What held her steady
What helped most, in her own words, was clarity.
When everything feels uncertain, a clear picture of your options is its own kind of anchor. The Opportunity Analysis gave her numbers she could actually stand on. Scenarios she could choose between. A decision she could make with her eyes open instead of her hands shaking.
There was a moment during the process when something went wrong. We handled it quickly and communicated in a way that kept her steady. She told us later she hadn't even realized how carefully it had been managed until she looked back.
That's what good support actually feels like. Not the absence of problems. The presence of someone who handles them before they become yours to carry.
"Positivity and confidence goes a long way," she said, "particularly when you deal with somebody who may not be as adept to selling homes."
And on communication: "That in and of itself is 90% of what people need in order to have a pleasant experience."
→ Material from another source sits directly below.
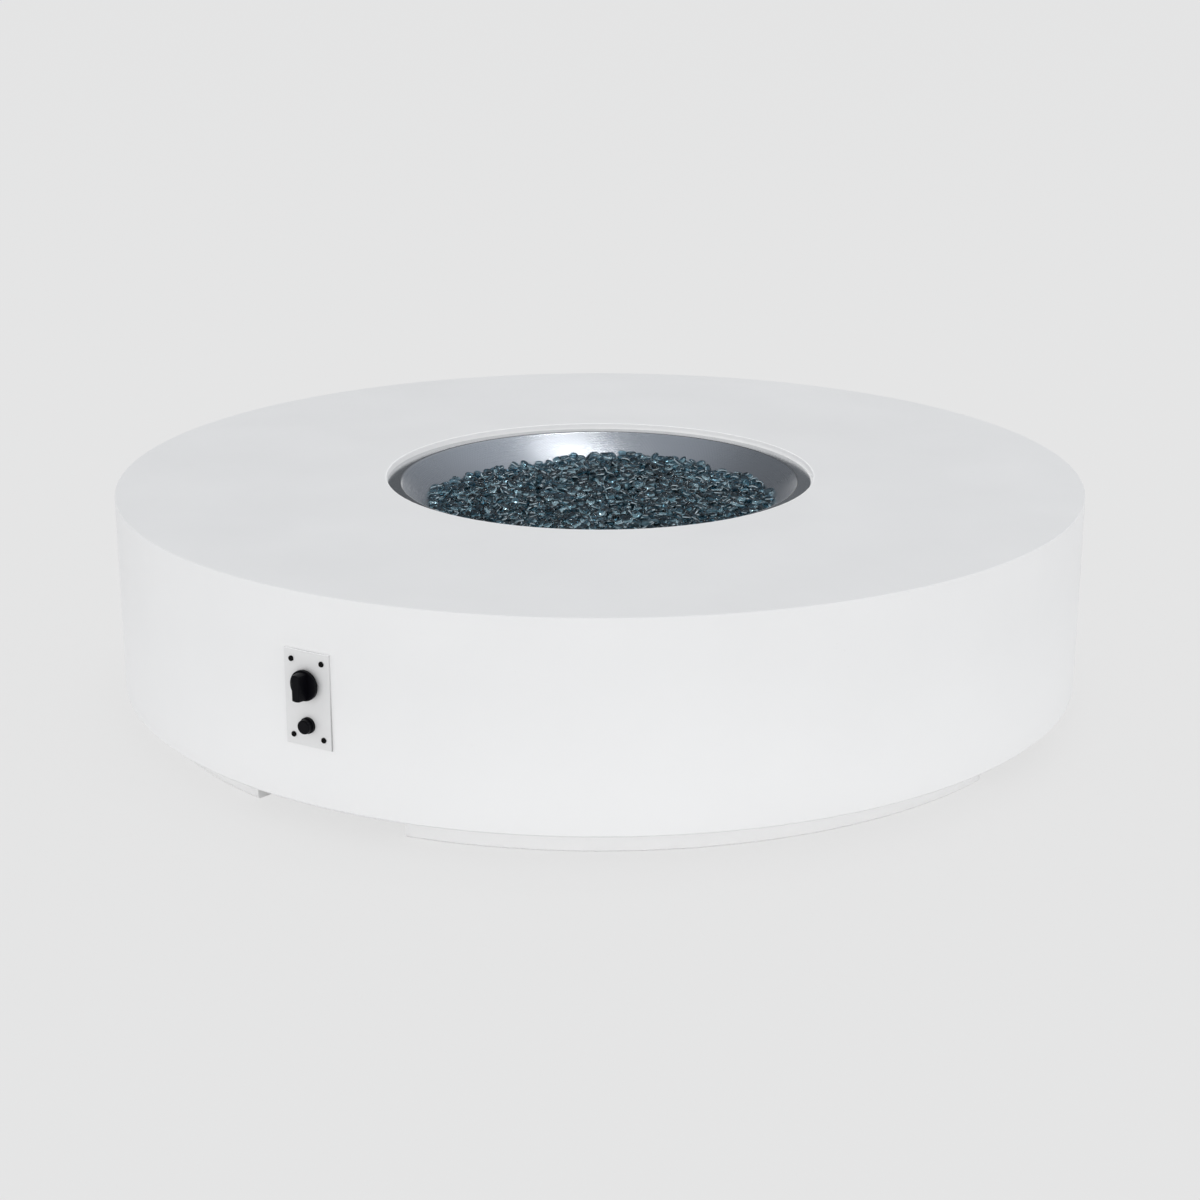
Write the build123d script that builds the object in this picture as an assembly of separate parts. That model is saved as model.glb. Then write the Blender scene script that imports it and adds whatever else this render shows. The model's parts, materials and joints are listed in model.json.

Watch DaNay's full experience and see the transformation here.
The numbers
$30,000 invested. $101,000 return. $71,000 in profit.
From a home that held one of the hardest seasons of her life.
What I keep coming back to
I've been in this work long enough to know that the transaction is rarely just a transaction.
Behind every home sale there's a story. A marriage. A loss. A parent who didn't make it. A child who needed their parent to get it together and make a smart decision anyway.
DaNay did that. In the middle of everything. She made a clear-eyed decision, trusted the process, and walked away with $71,000 and a chapter that was finally, mercifully, closed.
That's what we're here for. Not just the number at closing. The feeling on the other side of it.